The second group game against Iran, therefore, was do-or-die for the Scots. A win would at least open up the door to qualification once again, while anything else would practically spell a death knell for their chances of progression.

Once again Scotland went ahead, this time through an own goal, and once again they found themselves pegged back by their less than illustrious opponents. At least Scotland managed to avoid defeat this time, but the 1-1 draw left them needing a miracle from their last game against the fancied Holland.

Scotland needed to beat the Cruyff-less Holland by three clear goals and despite the spectre of Souness lining up for his first taste of World Cup action alongside Gemmill in midfield, the prognosis wasn’t good.

90 minutes later the Scottish side left the field with their heads held high and their collective dignity at least partially restored.
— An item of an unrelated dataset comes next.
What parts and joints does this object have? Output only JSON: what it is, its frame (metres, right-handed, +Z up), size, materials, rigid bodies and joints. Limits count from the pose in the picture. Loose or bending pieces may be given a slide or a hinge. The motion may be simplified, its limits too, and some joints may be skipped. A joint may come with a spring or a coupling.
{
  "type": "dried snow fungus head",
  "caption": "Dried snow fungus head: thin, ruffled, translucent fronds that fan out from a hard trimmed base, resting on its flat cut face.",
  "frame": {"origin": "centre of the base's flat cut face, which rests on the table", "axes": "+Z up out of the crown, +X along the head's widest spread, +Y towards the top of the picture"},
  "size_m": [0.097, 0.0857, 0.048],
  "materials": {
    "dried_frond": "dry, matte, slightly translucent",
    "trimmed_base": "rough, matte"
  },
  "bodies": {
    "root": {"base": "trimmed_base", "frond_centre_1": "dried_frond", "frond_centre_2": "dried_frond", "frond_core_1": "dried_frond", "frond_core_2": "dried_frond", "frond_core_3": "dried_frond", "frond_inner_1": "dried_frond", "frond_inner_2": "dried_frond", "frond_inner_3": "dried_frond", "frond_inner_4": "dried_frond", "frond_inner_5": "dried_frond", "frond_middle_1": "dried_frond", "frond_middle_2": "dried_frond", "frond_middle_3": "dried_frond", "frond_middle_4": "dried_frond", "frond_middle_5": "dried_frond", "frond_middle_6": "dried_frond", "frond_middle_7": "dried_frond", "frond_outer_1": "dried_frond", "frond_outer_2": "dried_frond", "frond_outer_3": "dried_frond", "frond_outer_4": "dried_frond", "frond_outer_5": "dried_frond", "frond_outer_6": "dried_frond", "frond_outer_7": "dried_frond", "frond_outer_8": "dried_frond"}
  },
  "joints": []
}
A stirring performance had seen one of the best sides in the tournament defeated 3-2 and at one point early in the second half, the impossible had looked distinctly on.

Falling behind to an early Holland goal, Scotland played with freedom and abandon and a Kenny Dalglish equaliser sent the sides in level at half-time. Two second-half strikes from Archie Gemmill, one a penalty and the other THAT goal, left Scotland in dreamland needing just one more goal with more than 20 minutes still to play.

Unfortunately, a long-range effort from Johhny Rep just two minutes after Gemmill’s second took the wind out of Scotland’s sails and the match petered out with no further additions to the scoreline.

Thus it was that Scotland exited the tournament at the first stage following a campaign that has lived long in the halls of infamy. 

MacLeod lasted just a solitary match into the 1979-79 season before being replaced by the legendary Jock Stein. Scotland then went onto to qualify for the next three World Cup tournaments and four out of the next five, exiting at the first stage each time.